Adoption - L'homosexualité ne peut pas justifier un refus d'agrément
Dans un arrêt du 22 janvier, la Cour européenne des droits de l'homme condamne la France pour avoir refusé à une candidate homosexuelle l'agrément en vue d'une adoption. La Cour estime qu'en refusant cet agrément, la France a violé l'article 14 (interdiction de la discrimination) - combiné avec l'article 8 (droit au respect de la vie privée et familiale) - de la Convention européenne des droits de l'homme. L'affaire remonte à 1998, lorsque E.B, une enseignante en école maternelle vivant en couple depuis plusieurs années avec une autre femme, dépose auprès du président du conseil général du Jura une demande d'agrément en vue d'adoption. Tout au long de la procédure, E.B ne dissimule pas aux services sociaux du département son orientation sexuelle. A l'issue de la procédure, le président du conseil général refuse l'agrément et renouvelle ce refus après un recours gracieux. Ces deux décisions sont motivées par le défaut de "repères identificatoires" - résultat de l'absence d'image et de référent paternel - et par l'ambiguïté de la situation de la compagne d'E.B par rapport à la procédure d'adoption. Dans un premier temps, le tribunal administratif annule les deux décisions du président du conseil général. Mais la cour administrative de Nancy annule à son tour ce jugement, en considérant que le refus d'agrément n'était pas fondé sur le choix de vie de la requérante et ne tombait donc pas sous le coup des articles 8 et 14 de la Convention européenne. Dans un arrêt du 5 juin 2002, le Conseil d'Etat confirme cette position, en se fondant sur le même motif.
Dans son arrêt du 22 janvier, la Cour européenne des droits de l'homme adopte une position différente. Examinant les deux arguments utilisés par le président du conseil général du Jura, elle valide celui concernant l'attitude de la compagne de la candidate. Dès lors que deux adultes sont présents au foyer, il est normal, dans l'intérêt de l'enfant, que les services sociaux prennent en compte l'attitude de chacun d'eux au regard du projet d'adoption. La Cour ne rejette pas non plus le principe d'un motif tiré de l'absence de référent paternel. Mais elle s'interroge sur son bien fondé en l'espèce, la demande étant présentée par un célibataire (qui peut tout à fait être agréé) et non par un couple. Dès lors, la Cour se demande si le recours à ce motif n'a pas servi de prétexte pour écarter la demande de la requérante en raison de son homosexualité. La Cour est d'autant plus suspicieuse que le gouvernement français n'a pas été en mesure de prouver que l'utilisation de ce motif ne conduisait pas à des discriminations en fonction des choix de vie.
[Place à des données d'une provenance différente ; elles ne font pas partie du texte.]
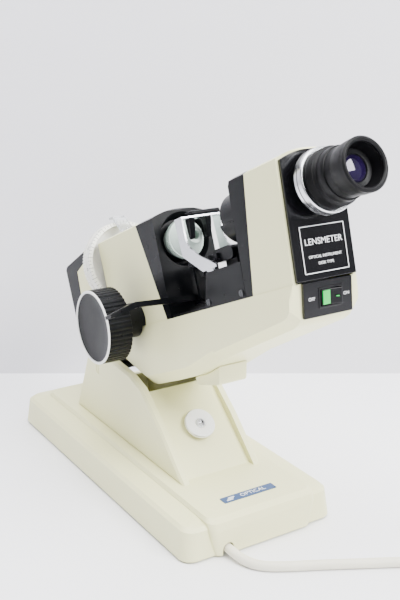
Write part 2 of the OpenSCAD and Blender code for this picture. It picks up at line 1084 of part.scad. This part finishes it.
module cord_tube(pts, r, n) {
  m = len(pts);
  rings = [for (i = [0 : m - 1])
    ring(pts[i], pts[min(i + 1, m - 1)] - pts[max(i - 1, 0)], r, n)];
  polyhedron(points = [for (g = rings) for (p = g) p],
    faces = concat([[for (k = [0 : n - 1]) k]],
      [for (i = [0 : m - 2]) for (k = [0 : n - 1])
        [i * n + k, (i + 1) * n + k, (i + 1) * n + (k + 1) % n, i * n + (k + 1) % n]],
      [[for (k = [n - 1 : -1 : 0]) (m - 1) * n + k]]));
}

module mains_cord() {
  color([0.86, 0.85, 0.77])
    cord_tube(concat(spline(cord_pts, 3), [cord_pts[len(cord_pts) - 1]]), cord_r, 12);
}

module cord_coil() {
  color([0.86, 0.85, 0.77])
    translate([coil_x, coil_y, 0])
      rotate_extrude()
        for (p = [[-1, 0], [0, 0], [1, 0], [-1, 1], [0, 1], [1, 1]])
          translate([coil_r + p[0] * (cord_d - 0.4), cord_r + p[1] * (cord_d - 1.2)])
            circle(r = cord_r, $fn = 32);
}

module mains_plug() {
  // The last of the cord leaves the coil in one bend and ends in the plug.
  translate([coil_x - coil_r - 8.3 + exit_r, coil_y, plug_z])
    rotate([0, 0, 180 + exit_start])
      color([0.86, 0.85, 0.77])
        rotate_extrude(angle = exit_turn - exit_start)
          translate([exit_r, 0])
            circle(r = cord_r, $fn = 32);
  translate([coil_x - coil_r - 8.3 + exit_r, coil_y, plug_z])
    rotate([0, 0, 180 + exit_turn])
      translate([exit_r, 0, 0])
        rotate([-90, 0, 0]) {
          color([0.85, 0.84, 0.77])
            rotate_extrude()
              polygon([[0, -1.5], [4.8, -1.5], [5.6, 14], [7.4, 22], [8.9, 28], [8.9, 46],
                [8.2, 48], [0, 48]]);
          color(steel)
            for (s = [-1, 1])
              translate([s * 4.75, 0, 47])
                cylinder(r = 2, h = 18);
        }
}

base_shell();
base_plate();
rubber_mat();
base_screws();
transformer_core();
transformer_winding();
terminal_block();
base_label();
tilt_knob();
clamp_stud();
clamp_plate();
hinge_bushes();
hinge_plugs();
hinge_pin();
hinge_bracket();
lower_tray();
stop_block();
optical_bed();
rear_housing();
rear_cap();
front_bezel();
nozzle();
collimator_tube();
collimator_lens();
guide_rods();
target_carriage();
target_disc();
pinion_shaft();
shaft_bushes();
knob_boss();
power_knob();
knob_ring();
knob_cap();
wheel_collar();
axis_wheel();
axis_index();
lamp_socket();
lamp_bulb();
filter_slide();
lens_table();
table_lever();
saddle_cover();
saddle_screws();
lens_clamp();
clamp_pads();
marker_block();
marker_pins();
scope_housing();
scope_frame();
objective_hood();
objective_lens();
front_panel();
switch_panel();
rocker_switch();
scope_tube();
reticle_ring();
dioptre_ring();
mains_cord();
cord_coil();
mains_plug();
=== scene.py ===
"""Looks of a desk lensmeter: moulded shells, metal parts, printed scales and the mains cord.

The head's own frame has its origin on the optical axis at the lens stop, y towards the rear, z up.
"""

import json
import math

import bmesh
import bpy
from mathutils import Matrix, Vector


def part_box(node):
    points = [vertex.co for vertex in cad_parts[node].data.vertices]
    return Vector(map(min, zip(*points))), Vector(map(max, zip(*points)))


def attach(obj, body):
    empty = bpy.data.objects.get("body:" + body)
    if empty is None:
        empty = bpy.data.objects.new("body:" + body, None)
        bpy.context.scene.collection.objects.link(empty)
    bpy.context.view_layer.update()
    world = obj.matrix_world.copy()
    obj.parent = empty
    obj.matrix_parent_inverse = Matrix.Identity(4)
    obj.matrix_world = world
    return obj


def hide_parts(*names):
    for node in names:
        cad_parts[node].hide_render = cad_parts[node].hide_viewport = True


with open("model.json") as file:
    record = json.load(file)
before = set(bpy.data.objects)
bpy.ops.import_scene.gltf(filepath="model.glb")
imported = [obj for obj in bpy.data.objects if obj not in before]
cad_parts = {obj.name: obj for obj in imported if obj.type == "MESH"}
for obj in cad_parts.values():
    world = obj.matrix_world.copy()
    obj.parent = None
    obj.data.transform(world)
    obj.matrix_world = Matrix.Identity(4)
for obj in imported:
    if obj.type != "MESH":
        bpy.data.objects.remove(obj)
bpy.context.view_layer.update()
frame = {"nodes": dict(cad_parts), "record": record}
NODES = frame["nodes"]
BODY_OF = {n: b for b, ns in frame["record"]["behaviour"]["bodies"].items() for n in ns}
SLOT_OF = {s["node"]: s["material_slot"] for s in frame["record"]["subparts"]}

MM = 0.001
TILT = math.radians(23.3)
AXIS_ORIGIN = Vector((0, -0.060293, 0.239531))   # the lens stop, at rest
CAMERA_PLACE = Vector((-0.41821, -0.73426, 0.43261))
CAMERA_AZIMUTH, CAMERA_PITCH = 0.56034, 0.30653
HEAD = Matrix.Translation(AXIS_ORIGIN) @ Matrix.Rotation(-TILT, 4, "X")


# ---- camera ----

def camera():
    data = bpy.data.cameras.new("camera")
    data.lens, data.sensor_width = 57.874, 36
    cam = bpy.data.objects.new("camera", data)
    bpy.context.scene.collection.objects.link(cam)
    az, pitch = CAMERA_AZIMUTH, CAMERA_PITCH
    ahead = Vector((math.sin(az) * math.cos(pitch), math.cos(az) * math.cos(pitch), -math.sin(pitch)))
    right = Vector((math.cos(az), -math.sin(az), 0))
    up = right.cross(ahead)
    turn = Matrix((right, up, -ahead)).transposed()
    cam.matrix_world = Matrix.Translation(CAMERA_PLACE) @ turn.to_4x4()
    bpy.context.scene.camera = cam


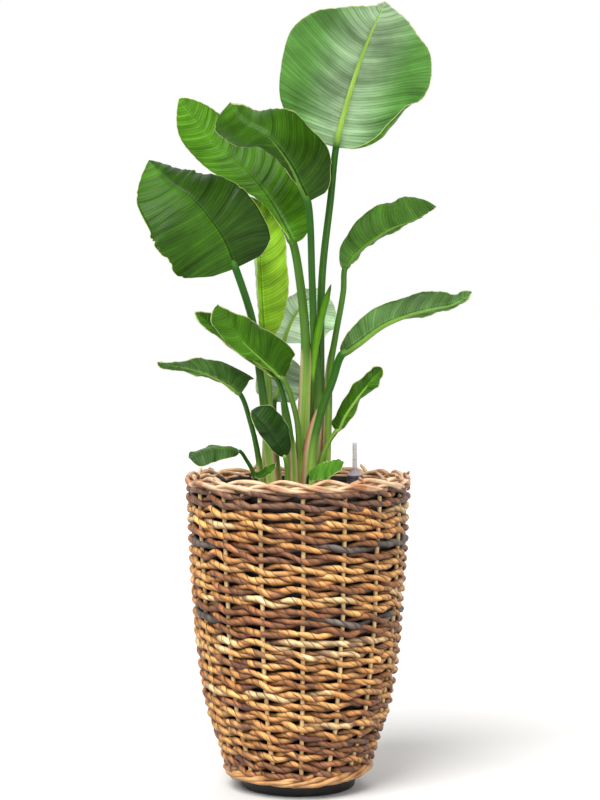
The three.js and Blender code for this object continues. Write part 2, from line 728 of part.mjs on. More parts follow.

Sur ce point, la présence, dans les pièces relatives à l'instruction de la demande d'agrément, de considérations sur l'orientation sexuelle de la candidate - qui au demeurant ne cachait pas son homosexualité - ne peut que renforcer ce soupçon. Dans ces conditions, la Cour en conclut que le refus d'agrément a méconnu l'article 14 de la Convention européenne des droits de l'homme, combiné avec l'article 8, et constitue donc bien une discrimination.
Jean-Noël Escudié / PCA
Référence: Cour européenne des droits de l'homme, Grande Chambre, arrêt 43546/02 du 22 janvier 2008, E.B c/ France.